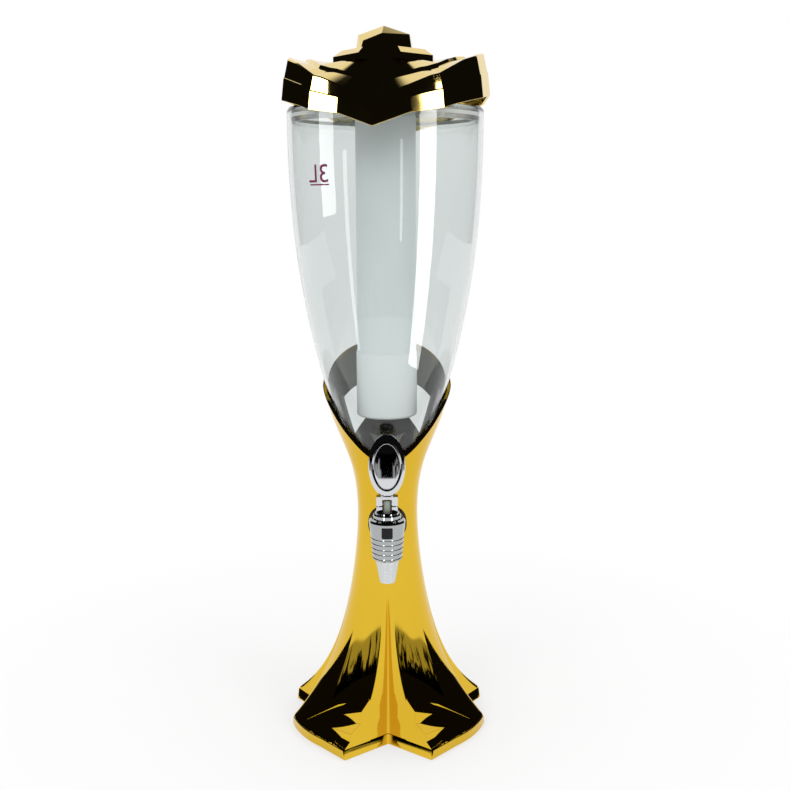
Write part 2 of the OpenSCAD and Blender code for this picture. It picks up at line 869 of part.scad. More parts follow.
// the liner's plug hangs inside the vessel's rim, its flange lies on it
plug_gap = 1;
plug_r = vessel_r(vessel_rim_z) - vessel_wall - plug_gap;
plug_h = 11;
plug_wall = 1.6;
flange_r = vessel_r(vessel_rim_z) - 1.7;
module lid_liner() {
  z0 = vessel_rim_z;
  color([0.9, 0.92, 0.9, 0.8])
    rotate_extrude($fn = 96)
      polygon([
        [roof_hole_r, ceiling_z], [socket_r, ceiling_z], [socket_r, z0 + 4], [plug_r - 4, z0 - 1],
        [plug_r - plug_wall, z0 - plug_h], [plug_r, z0 - plug_h], [plug_r, z0],
        [flange_r, z0], [flange_r, z0 + flange_t],
        [plug_r - 3, z0 + flange_t], [socket_r + socket_wall, z0 + 6.4],
        [socket_r + socket_wall, ceiling_z + ceiling_t],
        [8, ceiling_z + ceiling_t], [8, roof_z - lid_wall], [roof_hole_r, roof_z - lid_wall]
      ]);
}

module lid_seal() {
  z0 = vessel_rim_z;
  color([0.88, 0.88, 0.85])
    translate([0, 0, z0 - 7])
      difference() {
        cylinder(r = plug_r + 0.6, h = 3, $fn = 96);
        translate([0, 0, -1])
          cylinder(r = plug_r + 0.02, h = 5, $fn = 96);
      }
}

knob_screw_head_h = 2.5;
module knob_screw() {
  color([0.6, 0.6, 0.62]) {
    translate([0, 0, ceiling_z - knob_screw_head_h])
      cylinder(r = 4.2, h = knob_screw_head_h, $fn = 32);
    translate([0, 0, ceiling_z - eps])
      cylinder(r = knob_screw_r, h = knob_z + 8 - ceiling_z, $fn = 32);
  }
}

// ---- ice tube ---------------------------------------------------------------------
collar_h = 14;
oring_t = 3;
collar_top = ceiling_z - oring_t - 0.1;
tube_top = collar_top;
cup_floor = 2.5;
cup_wall = 0.9;
module ice_tube() {
  color(frost)
    translate([0, 0, tube_bottom_z + cup_floor])
      difference() {
        cylinder(r = tube_r, h = tube_top - tube_bottom_z - cup_floor, $fn = 96);
        translate([0, 0, -1])
          cylinder(r = tube_r - tube_wall, h = 400, $fn = 96);
      }
}

module tube_cup() {
  color(frost)
    rotate_extrude($fn = 96)
      polygon([
        [0, tube_bottom_z], [tube_r - 3, tube_bottom_z], [tube_r + cup_wall, tube_bottom_z + 3],
        [tube_r + cup_wall, tube_bottom_z + cup_h], [tube_r + 0.05, tube_bottom_z + cup_h],
        [tube_r + 0.05, tube_bottom_z + cup_floor], [0, tube_bottom_z + cup_floor]
      ]);
}

module tube_collar() {
  color([0.85, 0.87, 0.87])
    difference() {
      translate([0, 0, collar_top - collar_h])
        cylinder(r = socket_r - seat_gap, h = collar_h, $fn = 96);
      translate([0, 0, collar_top - collar_h - 1])
        cylinder(r = tube_r + 0.05, h = collar_h + 2, $fn = 96);
    }
}

module tube_oring() {
  color([0.85, 0.85, 0.83])
    translate([0, 0, collar_top])
      difference() {
        cylinder(r = tube_r + 4, h = oring_t, $fn = 96);
        translate([0, 0, -1])
          cylinder(r = tube_r - 1, h = oring_t + 2, $fn = 96);
      }
}

pedestal();
foot_plate();
rubber_feet();
base_screws();
seat_pad();
vessel();
tap_shank();
outer_gasket();
inner_gasket();
lock_nut();
tap_body();
tap_nozzle();
tap_bonnet();
tap_spring();
tap_plunger();
plunger_seal();
lever_pin();
tap_lever();
lever_face();
lid_shell();
lid_crown();
lid_knob();
knob_screw();
lid_liner();
lid_seal();
tube_collar();
tube_oring();
ice_tube();
tube_cup();
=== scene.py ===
"""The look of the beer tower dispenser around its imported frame: plated hourglass pedestal,
clear vessel with its capacity mark, frosted ice tube, faceted lid and chromed tap."""

import math

import bmesh
import bpy
from mathutils import Euler, Matrix, Vector


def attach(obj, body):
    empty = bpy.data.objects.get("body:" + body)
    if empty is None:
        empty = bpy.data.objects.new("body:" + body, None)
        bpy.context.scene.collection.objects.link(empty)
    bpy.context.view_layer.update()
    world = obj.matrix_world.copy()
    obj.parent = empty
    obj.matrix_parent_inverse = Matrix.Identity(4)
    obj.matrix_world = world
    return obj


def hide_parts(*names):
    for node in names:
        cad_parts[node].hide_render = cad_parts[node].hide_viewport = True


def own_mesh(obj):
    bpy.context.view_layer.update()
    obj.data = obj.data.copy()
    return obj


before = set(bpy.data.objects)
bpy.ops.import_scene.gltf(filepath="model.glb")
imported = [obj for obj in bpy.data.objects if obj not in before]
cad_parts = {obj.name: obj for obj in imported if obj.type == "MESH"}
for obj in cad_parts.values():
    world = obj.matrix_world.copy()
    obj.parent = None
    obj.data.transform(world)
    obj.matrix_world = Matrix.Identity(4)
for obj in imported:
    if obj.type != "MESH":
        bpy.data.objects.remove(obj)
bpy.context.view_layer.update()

MM = 0.001


# ---- small mathematics -------------------------------------------------------------------------
def sin(degrees):
    return math.sin(math.radians(degrees))


def cos(degrees):
    return math.cos(math.radians(degrees))


def tan(degrees):
    return math.tan(math.radians(degrees))


def mix(a, b, t):
    return a + (b - a) * t


def ease(t):
    t = min(1.0, max(0.0, t))
    return t * t * (3 - 2 * t)


def cosine_steps(count):
    """Shares from 0 to 1 that crowd at both ends."""
    return [(1 - cos(180 * i / count)) / 2 for i in range(count + 1)]


def even_steps(low, high, step):
    count = max(1, round(abs(high - low) / step))
    return [mix(low, high, i / count) for i in range(count + 1)]


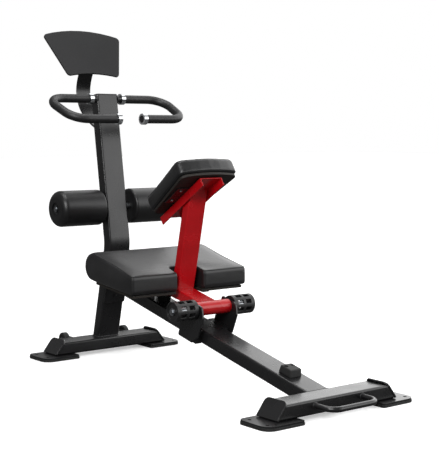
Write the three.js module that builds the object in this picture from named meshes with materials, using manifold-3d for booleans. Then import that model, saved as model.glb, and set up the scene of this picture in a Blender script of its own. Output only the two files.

GOAL → Beginning with the line that contains "pedestal();" and ending with the line that contains "from mathutils import Euler, Matrix, Vector", repeat exactly those lines and no others.

ANSWER TO THE TASK →
pedestal();
foot_plate();
rubber_feet();
base_screws();
seat_pad();
vessel();
tap_shank();
outer_gasket();
inner_gasket();
lock_nut();
tap_body();
tap_nozzle();
tap_bonnet();
tap_spring();
tap_plunger();
plunger_seal();
lever_pin();
tap_lever();
lever_face();
lid_shell();
lid_crown();
lid_knob();
knob_screw();
lid_liner();
lid_seal();
tube_collar();
tube_oring();
ice_tube();
tube_cup();
=== scene.py ===
"""The look of the beer tower dispenser around its imported frame: plated hourglass pedestal,
clear vessel with its capacity mark, frosted ice tube, faceted lid and chromed tap."""

import math

import bmesh
import bpy
from mathutils import Euler, Matrix, Vector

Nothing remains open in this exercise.